▸ Work instructions
Reproduce exactly the lines from the one containing "front_crossbar();" through the one containing "for node in", both included, and nothing else.

▸ Given information
************

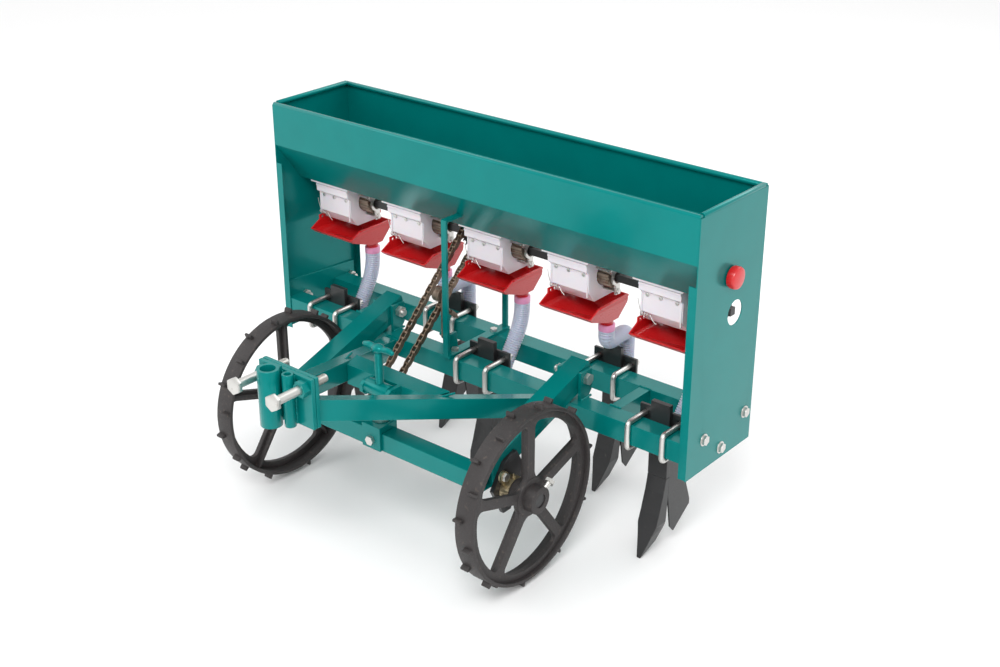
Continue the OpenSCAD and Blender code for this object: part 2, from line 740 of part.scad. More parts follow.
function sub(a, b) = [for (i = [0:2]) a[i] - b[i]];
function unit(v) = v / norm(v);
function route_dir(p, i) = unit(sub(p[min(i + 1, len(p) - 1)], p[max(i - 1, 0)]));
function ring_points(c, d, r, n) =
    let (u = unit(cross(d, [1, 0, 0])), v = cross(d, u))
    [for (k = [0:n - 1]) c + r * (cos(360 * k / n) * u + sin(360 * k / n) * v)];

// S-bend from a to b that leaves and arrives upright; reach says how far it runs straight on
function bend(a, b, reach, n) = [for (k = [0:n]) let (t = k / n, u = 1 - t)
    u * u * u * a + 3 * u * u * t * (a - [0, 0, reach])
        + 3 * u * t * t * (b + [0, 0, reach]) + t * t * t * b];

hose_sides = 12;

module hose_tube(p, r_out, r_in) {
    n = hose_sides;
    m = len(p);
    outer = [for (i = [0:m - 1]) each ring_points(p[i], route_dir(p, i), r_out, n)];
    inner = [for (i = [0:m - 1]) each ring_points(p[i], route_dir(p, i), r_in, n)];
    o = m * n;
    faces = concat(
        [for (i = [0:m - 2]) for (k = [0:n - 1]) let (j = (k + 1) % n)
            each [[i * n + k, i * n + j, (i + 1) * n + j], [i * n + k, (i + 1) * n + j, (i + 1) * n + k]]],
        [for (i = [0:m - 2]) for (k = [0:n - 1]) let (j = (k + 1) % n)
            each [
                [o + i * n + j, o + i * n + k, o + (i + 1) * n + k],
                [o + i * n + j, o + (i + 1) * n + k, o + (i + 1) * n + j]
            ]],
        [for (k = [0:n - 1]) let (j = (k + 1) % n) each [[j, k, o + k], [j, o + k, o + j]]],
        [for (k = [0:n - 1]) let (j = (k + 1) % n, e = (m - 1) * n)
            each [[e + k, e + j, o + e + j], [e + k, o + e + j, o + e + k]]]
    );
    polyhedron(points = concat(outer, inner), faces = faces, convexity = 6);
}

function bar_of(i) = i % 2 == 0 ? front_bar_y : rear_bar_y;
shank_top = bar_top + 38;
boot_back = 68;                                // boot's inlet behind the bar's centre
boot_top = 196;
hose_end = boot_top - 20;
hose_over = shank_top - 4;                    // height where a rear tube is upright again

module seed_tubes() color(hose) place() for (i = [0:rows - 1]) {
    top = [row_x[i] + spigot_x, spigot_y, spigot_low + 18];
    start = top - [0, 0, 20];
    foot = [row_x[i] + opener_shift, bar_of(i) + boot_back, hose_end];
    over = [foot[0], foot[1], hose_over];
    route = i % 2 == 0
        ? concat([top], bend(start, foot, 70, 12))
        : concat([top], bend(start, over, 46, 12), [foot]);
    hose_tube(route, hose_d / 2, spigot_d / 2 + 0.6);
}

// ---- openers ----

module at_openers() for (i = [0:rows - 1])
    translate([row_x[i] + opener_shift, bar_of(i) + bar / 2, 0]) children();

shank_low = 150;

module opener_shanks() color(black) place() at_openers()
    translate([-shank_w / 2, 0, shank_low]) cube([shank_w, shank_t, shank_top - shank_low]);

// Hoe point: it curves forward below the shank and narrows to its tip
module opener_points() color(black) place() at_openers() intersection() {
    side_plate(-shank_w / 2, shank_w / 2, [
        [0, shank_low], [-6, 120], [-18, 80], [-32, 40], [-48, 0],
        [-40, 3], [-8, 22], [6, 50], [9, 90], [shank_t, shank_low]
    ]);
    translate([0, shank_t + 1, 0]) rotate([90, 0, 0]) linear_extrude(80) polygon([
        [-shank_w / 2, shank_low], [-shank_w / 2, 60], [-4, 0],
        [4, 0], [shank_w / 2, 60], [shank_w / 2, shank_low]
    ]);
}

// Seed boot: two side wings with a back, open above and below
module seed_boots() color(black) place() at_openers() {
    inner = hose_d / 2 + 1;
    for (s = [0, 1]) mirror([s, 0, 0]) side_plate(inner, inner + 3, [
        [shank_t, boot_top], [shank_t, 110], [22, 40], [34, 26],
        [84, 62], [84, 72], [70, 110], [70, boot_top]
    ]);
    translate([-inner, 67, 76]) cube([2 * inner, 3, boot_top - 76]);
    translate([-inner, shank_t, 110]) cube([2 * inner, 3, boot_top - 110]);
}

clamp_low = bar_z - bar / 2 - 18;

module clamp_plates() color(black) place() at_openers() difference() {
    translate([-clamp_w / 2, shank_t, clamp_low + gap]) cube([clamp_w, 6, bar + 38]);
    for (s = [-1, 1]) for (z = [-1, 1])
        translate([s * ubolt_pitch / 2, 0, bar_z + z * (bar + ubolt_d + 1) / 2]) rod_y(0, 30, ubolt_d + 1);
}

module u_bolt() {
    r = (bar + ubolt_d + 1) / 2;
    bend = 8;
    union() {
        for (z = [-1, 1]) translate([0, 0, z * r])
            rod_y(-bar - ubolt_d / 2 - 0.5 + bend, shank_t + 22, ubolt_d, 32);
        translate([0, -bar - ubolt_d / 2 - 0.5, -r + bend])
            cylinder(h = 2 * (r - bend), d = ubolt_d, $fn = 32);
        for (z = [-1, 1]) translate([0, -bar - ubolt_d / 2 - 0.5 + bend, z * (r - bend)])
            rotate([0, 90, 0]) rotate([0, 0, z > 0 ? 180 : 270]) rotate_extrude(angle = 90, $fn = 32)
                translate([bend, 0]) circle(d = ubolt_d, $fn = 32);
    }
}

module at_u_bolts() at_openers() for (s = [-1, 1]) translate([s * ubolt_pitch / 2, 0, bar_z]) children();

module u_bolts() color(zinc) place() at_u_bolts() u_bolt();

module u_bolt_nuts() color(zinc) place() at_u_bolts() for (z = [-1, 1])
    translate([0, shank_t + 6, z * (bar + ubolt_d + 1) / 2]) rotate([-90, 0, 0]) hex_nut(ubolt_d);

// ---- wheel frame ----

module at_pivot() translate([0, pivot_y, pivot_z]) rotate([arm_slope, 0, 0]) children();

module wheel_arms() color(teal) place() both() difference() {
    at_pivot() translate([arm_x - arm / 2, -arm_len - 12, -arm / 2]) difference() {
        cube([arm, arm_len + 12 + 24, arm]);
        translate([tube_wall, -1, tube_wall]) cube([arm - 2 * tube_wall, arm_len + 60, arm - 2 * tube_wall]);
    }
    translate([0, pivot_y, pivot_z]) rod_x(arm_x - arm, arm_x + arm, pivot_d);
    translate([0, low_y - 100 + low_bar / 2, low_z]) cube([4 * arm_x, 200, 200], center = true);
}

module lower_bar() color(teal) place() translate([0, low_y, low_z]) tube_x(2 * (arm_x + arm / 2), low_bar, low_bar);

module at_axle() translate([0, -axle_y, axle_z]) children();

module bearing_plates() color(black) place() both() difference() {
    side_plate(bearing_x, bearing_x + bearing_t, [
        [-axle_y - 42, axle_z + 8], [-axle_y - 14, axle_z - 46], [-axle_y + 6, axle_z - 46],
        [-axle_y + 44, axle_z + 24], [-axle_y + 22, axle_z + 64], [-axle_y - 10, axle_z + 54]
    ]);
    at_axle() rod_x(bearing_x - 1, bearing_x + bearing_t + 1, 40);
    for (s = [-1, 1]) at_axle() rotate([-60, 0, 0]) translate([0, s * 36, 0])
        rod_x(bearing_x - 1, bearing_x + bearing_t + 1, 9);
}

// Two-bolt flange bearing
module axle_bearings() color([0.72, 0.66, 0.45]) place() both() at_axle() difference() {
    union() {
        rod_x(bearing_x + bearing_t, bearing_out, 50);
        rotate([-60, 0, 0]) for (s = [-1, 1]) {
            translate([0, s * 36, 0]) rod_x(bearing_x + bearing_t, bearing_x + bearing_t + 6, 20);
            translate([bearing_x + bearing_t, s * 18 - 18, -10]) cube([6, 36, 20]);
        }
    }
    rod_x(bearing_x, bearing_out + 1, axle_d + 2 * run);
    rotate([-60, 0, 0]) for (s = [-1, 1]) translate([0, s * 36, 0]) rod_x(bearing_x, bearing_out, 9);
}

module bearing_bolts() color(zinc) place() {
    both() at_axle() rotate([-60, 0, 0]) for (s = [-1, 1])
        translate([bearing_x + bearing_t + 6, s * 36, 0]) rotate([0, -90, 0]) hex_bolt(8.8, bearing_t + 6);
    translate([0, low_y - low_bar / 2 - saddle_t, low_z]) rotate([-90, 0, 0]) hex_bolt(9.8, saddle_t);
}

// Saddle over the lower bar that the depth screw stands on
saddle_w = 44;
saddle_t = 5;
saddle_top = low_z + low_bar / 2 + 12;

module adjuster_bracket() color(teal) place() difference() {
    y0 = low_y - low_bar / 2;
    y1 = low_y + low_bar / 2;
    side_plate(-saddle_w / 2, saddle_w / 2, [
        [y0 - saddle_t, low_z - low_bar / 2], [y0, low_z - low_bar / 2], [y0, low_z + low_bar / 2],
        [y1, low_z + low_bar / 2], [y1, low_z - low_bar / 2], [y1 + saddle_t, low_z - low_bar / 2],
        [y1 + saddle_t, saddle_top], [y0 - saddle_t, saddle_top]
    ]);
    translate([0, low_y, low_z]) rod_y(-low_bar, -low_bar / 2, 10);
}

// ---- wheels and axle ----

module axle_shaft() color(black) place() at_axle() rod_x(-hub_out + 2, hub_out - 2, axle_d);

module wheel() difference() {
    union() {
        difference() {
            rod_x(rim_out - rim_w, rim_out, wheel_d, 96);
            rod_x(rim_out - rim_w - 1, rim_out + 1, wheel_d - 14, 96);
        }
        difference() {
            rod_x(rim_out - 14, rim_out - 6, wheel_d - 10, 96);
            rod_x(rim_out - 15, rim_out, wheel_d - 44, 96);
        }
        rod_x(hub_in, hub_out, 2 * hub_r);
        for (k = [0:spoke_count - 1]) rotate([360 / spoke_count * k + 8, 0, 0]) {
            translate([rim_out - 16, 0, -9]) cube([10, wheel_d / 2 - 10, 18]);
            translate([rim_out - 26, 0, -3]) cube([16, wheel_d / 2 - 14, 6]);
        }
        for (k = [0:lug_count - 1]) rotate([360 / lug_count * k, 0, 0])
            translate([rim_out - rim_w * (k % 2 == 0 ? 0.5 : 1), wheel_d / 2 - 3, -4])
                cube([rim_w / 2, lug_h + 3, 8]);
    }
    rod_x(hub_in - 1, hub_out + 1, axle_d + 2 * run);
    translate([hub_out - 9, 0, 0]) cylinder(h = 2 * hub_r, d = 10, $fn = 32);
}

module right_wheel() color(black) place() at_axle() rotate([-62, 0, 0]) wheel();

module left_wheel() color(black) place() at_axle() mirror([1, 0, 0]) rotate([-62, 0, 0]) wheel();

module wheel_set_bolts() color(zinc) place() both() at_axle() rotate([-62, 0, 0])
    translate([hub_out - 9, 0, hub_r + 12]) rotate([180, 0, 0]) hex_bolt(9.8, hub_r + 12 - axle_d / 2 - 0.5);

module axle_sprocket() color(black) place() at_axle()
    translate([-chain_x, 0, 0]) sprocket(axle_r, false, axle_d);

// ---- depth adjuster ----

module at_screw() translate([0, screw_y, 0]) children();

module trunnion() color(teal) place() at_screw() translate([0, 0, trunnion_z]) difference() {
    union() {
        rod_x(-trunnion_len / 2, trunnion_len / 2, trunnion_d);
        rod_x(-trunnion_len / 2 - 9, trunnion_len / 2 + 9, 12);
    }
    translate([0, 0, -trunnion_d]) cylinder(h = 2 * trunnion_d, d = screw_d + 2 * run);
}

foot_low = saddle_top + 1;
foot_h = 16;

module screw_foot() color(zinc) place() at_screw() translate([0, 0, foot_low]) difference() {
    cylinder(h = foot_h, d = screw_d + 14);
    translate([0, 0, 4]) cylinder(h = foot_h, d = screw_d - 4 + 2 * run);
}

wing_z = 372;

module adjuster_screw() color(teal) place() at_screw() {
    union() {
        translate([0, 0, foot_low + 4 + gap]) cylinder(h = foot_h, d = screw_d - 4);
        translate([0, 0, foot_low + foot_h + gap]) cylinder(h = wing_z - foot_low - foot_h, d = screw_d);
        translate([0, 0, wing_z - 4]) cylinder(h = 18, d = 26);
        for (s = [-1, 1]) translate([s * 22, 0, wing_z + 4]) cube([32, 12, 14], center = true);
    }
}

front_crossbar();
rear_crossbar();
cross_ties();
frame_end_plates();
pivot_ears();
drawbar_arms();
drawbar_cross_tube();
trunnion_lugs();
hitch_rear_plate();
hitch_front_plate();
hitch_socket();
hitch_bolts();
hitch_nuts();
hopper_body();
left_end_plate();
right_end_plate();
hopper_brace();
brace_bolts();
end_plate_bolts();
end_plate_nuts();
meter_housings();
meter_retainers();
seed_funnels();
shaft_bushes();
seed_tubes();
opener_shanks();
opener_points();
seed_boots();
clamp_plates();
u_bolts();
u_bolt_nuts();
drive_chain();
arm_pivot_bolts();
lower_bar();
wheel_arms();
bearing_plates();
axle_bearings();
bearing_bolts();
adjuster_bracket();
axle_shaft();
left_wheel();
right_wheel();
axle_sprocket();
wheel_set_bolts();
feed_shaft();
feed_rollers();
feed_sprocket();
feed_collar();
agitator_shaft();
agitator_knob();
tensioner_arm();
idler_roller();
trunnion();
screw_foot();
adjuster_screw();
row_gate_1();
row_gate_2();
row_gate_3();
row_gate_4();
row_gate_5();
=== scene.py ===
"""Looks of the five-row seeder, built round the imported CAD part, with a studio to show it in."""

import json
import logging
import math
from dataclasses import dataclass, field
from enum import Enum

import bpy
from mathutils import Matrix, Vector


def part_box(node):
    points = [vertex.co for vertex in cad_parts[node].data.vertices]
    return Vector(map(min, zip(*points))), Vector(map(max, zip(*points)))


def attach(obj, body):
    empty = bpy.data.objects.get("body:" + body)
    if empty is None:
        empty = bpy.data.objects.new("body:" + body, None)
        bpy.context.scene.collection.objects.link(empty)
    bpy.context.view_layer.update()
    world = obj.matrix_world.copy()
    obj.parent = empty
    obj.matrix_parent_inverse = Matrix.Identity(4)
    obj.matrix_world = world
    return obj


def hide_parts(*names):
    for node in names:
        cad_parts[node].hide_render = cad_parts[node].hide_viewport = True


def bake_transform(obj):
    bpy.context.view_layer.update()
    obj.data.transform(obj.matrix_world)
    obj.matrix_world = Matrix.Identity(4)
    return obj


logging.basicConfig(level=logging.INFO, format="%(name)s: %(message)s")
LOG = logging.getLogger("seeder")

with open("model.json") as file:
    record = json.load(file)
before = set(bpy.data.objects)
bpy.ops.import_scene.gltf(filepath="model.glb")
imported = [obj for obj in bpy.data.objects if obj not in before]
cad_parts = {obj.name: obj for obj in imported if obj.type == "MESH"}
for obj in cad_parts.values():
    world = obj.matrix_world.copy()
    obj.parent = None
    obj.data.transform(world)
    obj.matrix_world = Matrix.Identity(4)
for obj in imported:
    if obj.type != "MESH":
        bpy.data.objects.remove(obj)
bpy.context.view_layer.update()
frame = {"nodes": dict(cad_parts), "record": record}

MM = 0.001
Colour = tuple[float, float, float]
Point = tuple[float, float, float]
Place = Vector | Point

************

▸ Response to this exercise
front_crossbar();
rear_crossbar();
cross_ties();
frame_end_plates();
pivot_ears();
drawbar_arms();
drawbar_cross_tube();
trunnion_lugs();
hitch_rear_plate();
hitch_front_plate();
hitch_socket();
hitch_bolts();
hitch_nuts();
hopper_body();
left_end_plate();
right_end_plate();
hopper_brace();
brace_bolts();
end_plate_bolts();
end_plate_nuts();
meter_housings();
meter_retainers();
seed_funnels();
shaft_bushes();
seed_tubes();
opener_shanks();
opener_points();
seed_boots();
clamp_plates();
u_bolts();
u_bolt_nuts();
drive_chain();
arm_pivot_bolts();
lower_bar();
wheel_arms();
bearing_plates();
axle_bearings();
bearing_bolts();
adjuster_bracket();
axle_shaft();
left_wheel();
right_wheel();
axle_sprocket();
wheel_set_bolts();
feed_shaft();
feed_rollers();
feed_sprocket();
feed_collar();
agitator_shaft();
agitator_knob();
tensioner_arm();
idler_roller();
trunnion();
screw_foot();
adjuster_screw();
row_gate_1();
row_gate_2();
row_gate_3();
row_gate_4();
row_gate_5();
=== scene.py ===
"""Looks of the five-row seeder, built round the imported CAD part, with a studio to show it in."""

import json
import logging
import math
from dataclasses import dataclass, field
from enum import Enum

import bpy
from mathutils import Matrix, Vector


def part_box(node):
    points = [vertex.co for vertex in cad_parts[node].data.vertices]
    return Vector(map(min, zip(*points))), Vector(map(max, zip(*points)))


def attach(obj, body):
    empty = bpy.data.objects.get("body:" + body)
    if empty is None:
        empty = bpy.data.objects.new("body:" + body, None)
        bpy.context.scene.collection.objects.link(empty)
    bpy.context.view_layer.update()
    world = obj.matrix_world.copy()
    obj.parent = empty
    obj.matrix_parent_inverse = Matrix.Identity(4)
    obj.matrix_world = world
    return obj


def hide_parts(*names):
    for node in names:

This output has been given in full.